• DESCRIPTION OF THE TASK:
Start at the line that has "add_screws()" and stop at the line that has "before = set(bpy.data.objects)". Print those lines and all lines between them exactly, and nothing more.

-=-=-=-=-

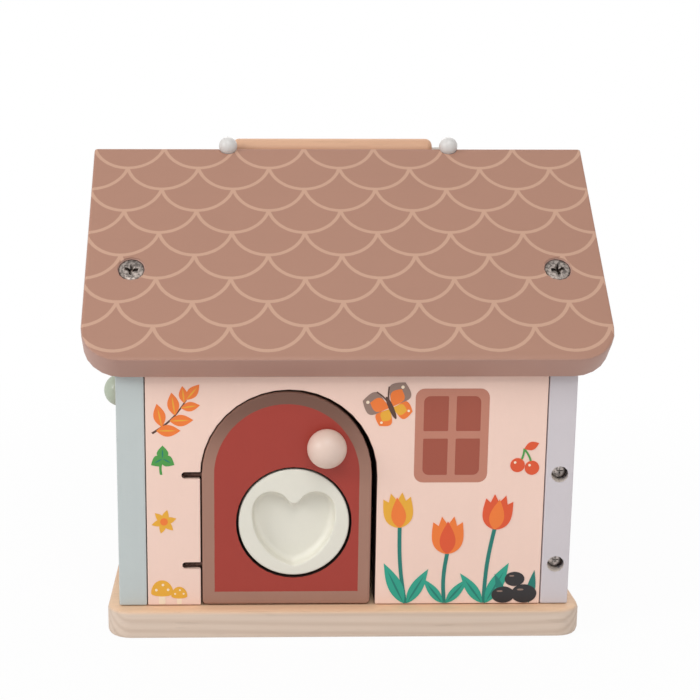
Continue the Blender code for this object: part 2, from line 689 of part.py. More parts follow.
def add_door(side):
    """Door leaf with its knob, its knob screw and its two hinge links, on its pivot."""
    pivot = add_pivot(side + "_door_pivot", WALL_FRAMES[side] @ Matrix.Translation(PIVOT))
    to_pivot = Matrix.Translation(-PIVOT)
    outline = DOOR_OUTLINES[side](LEAF_START, LEAF_END, DOOR_FOOT_GAP, LEAF_TOP, DOOR_FOOT_RADIUS)
    leaf = shaped(prism(outline, 0.0, WALL_THICKNESS, "Y"), DOOR_EDGE_ROUND)
    screw_length = WALL_THICKNESS + KNOB_SCREW_BITE
    knob_hole = screw_hole(SMALL_SCREW_HEAD_RADIUS, SMALL_SCREW_SHANK_RADIUS, screw_length)
    cutters = [placed(knob_hole, knob_screw_frame(side))]
    cutters += [link_bore(height) for height in HINGE_HEIGHTS.values()]
    if side == "front":
        cutters.append(disc_pocket())
    add_piece(side + "_door", shaped(leaf, cutters=cutters), "red_paint", pivot, to_pivot)
    radius, proud, _, _ = knob_sizes(side)
    start = math.degrees(math.asin((SEAM - proud) / radius))
    bore = SMALL_SCREW_SHANK_RADIUS + SEAM
    bore_top = KNOB_SCREW_BITE + 2.0 * SEAM
    profile = [(0.0, bore_top), (bore, bore_top), (bore, SEAM)]
    profile += arc((0.0, proud), radius, start, 90.0, CORNER_STEPS)
    profile[-1] = (0.0, proud + radius)
    paints = {"front": "beige_paint", "left": "green_paint", "right": "beige_paint"}
    add_piece(side + "_knob", turned(profile), paints[side], pivot, to_pivot @ knob_frame(side))
    screw = countersunk_screw(
        SMALL_SCREW_HEAD_RADIUS, SMALL_SCREW_SHANK_RADIUS, screw_length, SMALL_SCREW_RECESS_RADIUS,
    )
    add_piece(side + "_knob_screw", screw, "steel", pivot, to_pivot @ knob_screw_frame(side))
    reach = LINK_SETBACK + DOOR_HINGE_GAP + LINK_IN_DOOR
    ball_end = arc((0.0, 0.0), LINK_RADIUS, -90.0, 0.0, CORNER_STEPS // 2)
    ball_end[0] = (0.0, -LINK_RADIUS)
    link = turned(ball_end + [(LINK_RADIUS, reach), (0.0, reach)], SMALL_TURN_STEPS)
    for label, height in HINGE_HEIGHTS.items():
        frame = along((0.0, 0.0, height), (1.0, 0.0, 0.0))
        add_piece(side + "_hinge_link_" + label, link, "dark_steel", pivot, frame)
    return pivot


def add_anchors(side):
    """Headed pins that hold a door's links from the wall's end."""
    _, length = anchor_frame(LOWER_HINGE_HEIGHT)
    tip = LINK_RADIUS + SEAM
    top = length - ANCHOR_HEAD_SINK
    seat = top - ANCHOR_HEAD_THICKNESS
    profile = [
        (0.0, tip), (ANCHOR_SHANK_RADIUS, tip), (ANCHOR_SHANK_RADIUS, seat),
        (ANCHOR_HEAD_RADIUS, seat), (ANCHOR_HEAD_RADIUS, top), (0.0, top),
    ]
    cross = placed(cross_cutter(ANCHOR_RECESS_RADIUS), Matrix.Translation((0.0, 0.0, top)))
    pin = shaped(turned(profile, SMALL_TURN_STEPS), cutters=[cross])
    for label, height in HINGE_HEIGHTS.items():
        frame = WALL_FRAMES[side] @ anchor_frame(height)[0]
        add_piece(side + "_hinge_anchor_" + label, pin, "steel", frame=frame)


def heart_cutter():
    """Dished heart that sinks below the disc's front face."""
    front = -DISC_SINK
    outline = heart_outline()
    rings = [[(x * HEART_MOUTH_SHARE, y * HEART_MOUTH_SHARE, front + OVERRUN) for x, y in outline]]
    for depth_share, size_share in HEART_LEVEL_SHARES:
        level = front - HEART_DEPTH * depth_share
        rings.append([(x * size_share, y * size_share, level) for x, y in outline])
    return placed(lofted(rings), Matrix.Translation((0.0, -HEART_DROP, 0.0)))


def add_disc(door_pivot):
    """Turning disc in the front door, with the latch bar and screw behind it."""
    frame = Matrix.Translation(DISC_CENTRE - PIVOT) @ FACING_OUT
    pivot = add_pivot("heart_disc_pivot", frame, door_pivot)
    front = -DISC_SINK
    back = front - DISC_THICKNESS
    hub_end = -(WALL_THICKNESS + HUB_PROUD)
    latch_front = hub_end - SEAM
    latch_back = latch_front - LATCH_THICKNESS
    bore = SMALL_SCREW_SHANK_RADIUS + SEAM
    bore_top = latch_back + LATCH_SCREW_LENGTH + 2.0 * SEAM
    rim = DISC_RADIUS - DISC_EDGE_ROUND
    profile = [
        (0.0, bore_top), (bore, bore_top), (bore, hub_end), (HUB_RADIUS, hub_end),
        (HUB_RADIUS, back), (DISC_RADIUS, back),
    ]
    profile += arc((rim, front - DISC_EDGE_ROUND), DISC_EDGE_ROUND, 0.0, 90.0, CORNER_STEPS // 2)
    profile.append((0.0, front))
    disc = shaped(turned(profile, FINE_TURN_STEPS), cutters=[heart_cutter()])
    add_piece("heart_disc", disc, "white_paint", pivot)
    reach = DOORWAY_END + LATCH_OVERLAP - DISC_CENTRE.x
    outline = paired_circles_outline(reach - LATCH_TIP_RADIUS, LATCH_HUB_RADIUS, LATCH_TIP_RADIUS)
    bar = shaped(prism(outline, latch_back, latch_front), LATCH_EDGE_ROUND)
    screw_frame = Matrix.Translation((0.0, 0.0, latch_back + SEAM)) @ Matrix.Rotation(math.pi, 4, "X")
    hole = screw_hole(SMALL_SCREW_HEAD_RADIUS, SMALL_SCREW_SHANK_RADIUS, LATCH_SCREW_LENGTH)
    bar = shaped(bar, cutters=[placed(hole, screw_frame)])
    add_piece("latch_bar", bar, "natural_wood", pivot)
    screw = countersunk_screw(
        SMALL_SCREW_HEAD_RADIUS, SMALL_SCREW_SHANK_RADIUS, LATCH_SCREW_LENGTH, SMALL_SCREW_RECESS_RADIUS,
    )
    add_piece("latch_screw", screw, "steel", pivot, screw_frame)


def cord_bend(bead_x, grip_end):
    """Route from a bead's middle straight out, then round into the grip's end."""
    bend = min(abs(bead_x - grip_end), GRIP_REACH - CORD_STRAIGHT)
    straight = GRIP_REACH - bend
    points = [(bead_x, 0.0), (bead_x, straight / 2.0)]
    for step in range(CORNER_STEPS + 1):
        angle = QUARTER_TURN * step / CORNER_STEPS
        x = grip_end + (bead_x - grip_end) * math.cos(angle)
        y = straight + bend * math.sin(angle)
        points.append((x, y))
    return points


def add_handle():
    """Grip, cord and beads that swing over the ridge, and the cord's tails below it."""
    climb = GRIP_RADIUS + SEAM - BEAD_RISE * math.cos(ROOF_PITCH)
    lying = math.asin(climb / GRIP_REACH) - ROOF_PITCH
    pivot = add_pivot("handle_pivot", frame_at((0.0, 0.0, BEAD_HEIGHT), lying, "X"))
    bead_x = BEAD_SPACING / 2.0
    grip_left = GRIP_SHIFT - GRIP_LENGTH / 2.0
    grip_right = GRIP_SHIFT + GRIP_LENGTH / 2.0
    bore = CORD_RADIUS + SEAM
    rim = GRIP_RADIUS - GRIP_END_ROUND
    profile = [(bore, grip_left)]
    profile += arc((rim, grip_left + GRIP_END_ROUND), GRIP_END_ROUND, -90.0, 0.0, CORNER_STEPS // 2)
    profile += arc((rim, grip_right - GRIP_END_ROUND), GRIP_END_ROUND, 0.0, 90.0, CORNER_STEPS // 2)
    profile.append((bore, grip_right))
    grip_frame = along((0.0, GRIP_REACH, 0.0), (1.0, 0.0, 0.0))
    add_piece("handle_grip", turned(profile, ring=True), "natural_wood", pivot, grip_frame)
    route = cord_bend(-bead_x, grip_left) + list(reversed(cord_bend(bead_x, grip_right)))
    curve = bpy.data.curves.new("handle_cord", "CURVE")
    curve.dimensions = "3D"
    curve.bevel_depth = CORD_RADIUS
    curve.bevel_resolution = 2
    curve.use_fill_caps = True
    spline = curve.splines.new("POLY")
    spline.points.add(len(route) - 1)
    for point, (x, y) in zip(spline.points, route):
        point.co = (x, y, 0.0, 1.0)
    add_piece("handle_cord", curve, "white_cord", pivot)
    for label, sign in (("left", -1.0), ("right", 1.0)):
        bm = bmesh.new()
        bmesh.ops.create_uvsphere(
            bm, u_segments=SMALL_TURN_STEPS, v_segments=SMALL_TURN_STEPS // 2, radius=BEAD_RADIUS,
        )
        depth = BEAD_RADIUS + OVERRUN
        cord_hole = turned([(0.0, 0.0), (bore, 0.0), (bore, depth), (0.0, depth)], SMALL_TURN_STEPS)
        cord_hole = placed(cord_hole, along((0.0, -SEAM, 0.0), (0.0, 1.0, 0.0)))
        bead = shaped(mesh_from(bm), cutters=[cord_hole])
        place = Matrix.Translation((sign * bead_x, 0.0, 0.0))
        add_piece("handle_bead_" + label, bead, "white_plastic", pivot, place)
        tail_frame = Matrix.Translation((sign * bead_x, 0.0, BEAD_HEIGHT))
        add_piece("handle_cord_tail_" + label, cord_tail(), "white_cord", frame=tail_frame)


def cord_tail():
    """Cord from just under a bead down through the ridge to its knot, about the bead's middle."""
    top = -(BEAD_RADIUS + SEAM)
    inside_ridge = BEAD_RISE + ROOF_UPRIGHT_THICKNESS + ROOF_UPRIGHT_SEAM
    knot = -(inside_ridge + KNOT_RADIUS / math.cos(ROOF_PITCH))
    start = math.degrees(math.acos(CORD_RADIUS / KNOT_RADIUS))
    profile = arc((0.0, knot), KNOT_RADIUS, -90.0, start, CORNER_STEPS)
    profile[0] = (0.0, knot - KNOT_RADIUS)
    return turned(profile + [(CORD_RADIUS, top), (0.0, top)], SMALL_TURN_STEPS)


def build_house():
    """The whole house, piece by piece."""
    for leftover in list(bpy.data.objects):
        bpy.data.objects.remove(leftover)
    make_materials()
    add_base()
    for side in WALL_FRAMES:
        add_wall(side)
    for side in ROOF_FRAMES:
        add_roof_panel(side)
    add_screws()
    door_pivots = {}
    for side in DOOR_OUTLINES:
        door_pivots[side] = add_door(side)
        add_anchors(side)
    add_disc(door_pivots["front"])
    add_handle()


build_house()
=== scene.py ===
"""Looks of the activity house: painted wood, printed patterns, a turning heart disc and a handle.

Lengths are in metres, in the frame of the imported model: X to the right, Y to the back, Z up.
"""
import json
import math

import bmesh
import bpy
import numpy
from mathutils import Matrix, Vector

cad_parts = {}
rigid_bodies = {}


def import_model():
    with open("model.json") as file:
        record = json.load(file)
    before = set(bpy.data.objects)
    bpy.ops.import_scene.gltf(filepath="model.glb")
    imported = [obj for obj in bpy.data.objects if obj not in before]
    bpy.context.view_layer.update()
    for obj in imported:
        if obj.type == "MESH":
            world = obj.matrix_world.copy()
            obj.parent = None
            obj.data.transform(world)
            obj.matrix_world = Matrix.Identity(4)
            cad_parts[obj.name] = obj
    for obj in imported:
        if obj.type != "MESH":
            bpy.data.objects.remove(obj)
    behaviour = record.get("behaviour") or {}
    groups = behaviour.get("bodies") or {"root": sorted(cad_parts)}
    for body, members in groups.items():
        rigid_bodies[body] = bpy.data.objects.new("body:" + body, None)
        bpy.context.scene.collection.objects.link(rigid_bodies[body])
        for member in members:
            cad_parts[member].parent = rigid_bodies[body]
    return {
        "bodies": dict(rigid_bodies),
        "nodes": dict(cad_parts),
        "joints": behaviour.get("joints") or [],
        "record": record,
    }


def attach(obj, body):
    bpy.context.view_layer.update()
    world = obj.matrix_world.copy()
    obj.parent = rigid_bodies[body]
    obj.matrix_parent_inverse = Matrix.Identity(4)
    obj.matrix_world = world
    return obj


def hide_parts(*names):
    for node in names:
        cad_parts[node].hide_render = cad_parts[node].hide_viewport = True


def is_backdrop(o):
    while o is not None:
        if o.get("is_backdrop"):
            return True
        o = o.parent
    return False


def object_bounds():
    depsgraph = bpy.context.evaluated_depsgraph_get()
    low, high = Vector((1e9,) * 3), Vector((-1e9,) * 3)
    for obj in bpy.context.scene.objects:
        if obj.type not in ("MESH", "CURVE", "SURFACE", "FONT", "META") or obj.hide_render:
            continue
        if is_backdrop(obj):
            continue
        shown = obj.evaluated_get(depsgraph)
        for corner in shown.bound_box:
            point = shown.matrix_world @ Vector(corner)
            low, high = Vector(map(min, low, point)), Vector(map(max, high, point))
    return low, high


# Camera
IMAGE_SIZE = 700.0
FOCAL_PIXELS = 1319.5
AXIS_PIXEL_X = 262.0
SENSOR_WIDTH = 36.0
CAMERA_PLACE = Vector((-0.03813, -0.50909, 0.19619))
CAMERA_PITCH = math.radians(11.389)
CAMERA_YAW = math.radians(-1.028)
CAMERA_ROLL = math.radians(0.114)
CAMERA_CLIP = (0.01, 10.0)

# Floor and even light
AMBIENT = 0.435
FLOOR_SIZE = 6.0
FLOOR_TONE = (0.85, 0.85, 0.85, 1.0)
FLOOR_GLOW = 0.95
FLOOR_GLOW_START = 0.16
FLOOR_GLOW_FULL = 0.42

# Lamps, as name, place, width and power
LIGHT_TARGET = Vector((0.0, 0.0, 0.08))
LIGHTS = (
    ("key_light", (-1.2, -0.6, 0.72), 0.5, 7.4),
    ("top_light", (0.0, -0.83, 1.07), 0.6, 5.0),
    ("fill_light", (0.95, -0.85, 0.45), 1.0, 1.0),
    ("back_light", (0.1, 1.1, 0.8), 1.2, 6.0),
)

# Fineness of the meshes, axes as numbers and the two sides
MERGE_DISTANCE = 0.000001
SHARP_ANGLE = math.radians(32.0)
ROUND_STEPS = 64
SMALL_STEPS = 32
EDGE_STEPS = 6
EVEN_FACE_WEIGHT = 100
ACROSS, BACK, UP = 0, 1, 2
SIDES = (("left", -1.0), ("right", 1.0))

# Painted wood: even noise as scale, detail and roughness, drawn-out noise as scale across and
# along the grain, detail, roughness and distortion, and bumps as strength and distance
PAINT_CLOUD = (45.0, 3.0, 0.55)
PAINT_CLOUD_TONES = (0.965, 1.025)
PAINT_SPECK = (900.0, 2.0, 0.6)
PAINT_SPECK_TONES = (-0.012, 0.012)
PAINT_LINES = (260.0, 9.0, 4.0, 0.65, 0.3)
PAINT_LINE_TONE = 0.018
PAINT_LINE_HEIGHT = 0.7
PAINT_SPECK_HEIGHT = 0.35
PAINT_BUMP = (0.08, 0.0002)
PAINT_GRAIN_BUMP = 0.17
PAINT_POLISH = (-0.05, 0.06)
PAINT_ROUGHNESS = 0.5
DISC_ROUGHNESS = 0.42
INK_ROUGHNESS = 0.48
BEAD_ROUGHNESS = 0.35
FAINT_GRAIN = 0.2
KNOB_COAT = 0.2
COAT_ROUGHNESS = 0.12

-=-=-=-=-

• ANSWER TO THIS EXERCISE:
    add_screws()
    door_pivots = {}
    for side in DOOR_OUTLINES:
        door_pivots[side] = add_door(side)
        add_anchors(side)
    add_disc(door_pivots["front"])
    add_handle()


build_house()
=== scene.py ===
"""Looks of the activity house: painted wood, printed patterns, a turning heart disc and a handle.

Lengths are in metres, in the frame of the imported model: X to the right, Y to the back, Z up.
"""
import json
import math

import bmesh
import bpy
import numpy
from mathutils import Matrix, Vector

cad_parts = {}
rigid_bodies = {}


def import_model():
    with open("model.json") as file:
        record = json.load(file)
    before = set(bpy.data.objects)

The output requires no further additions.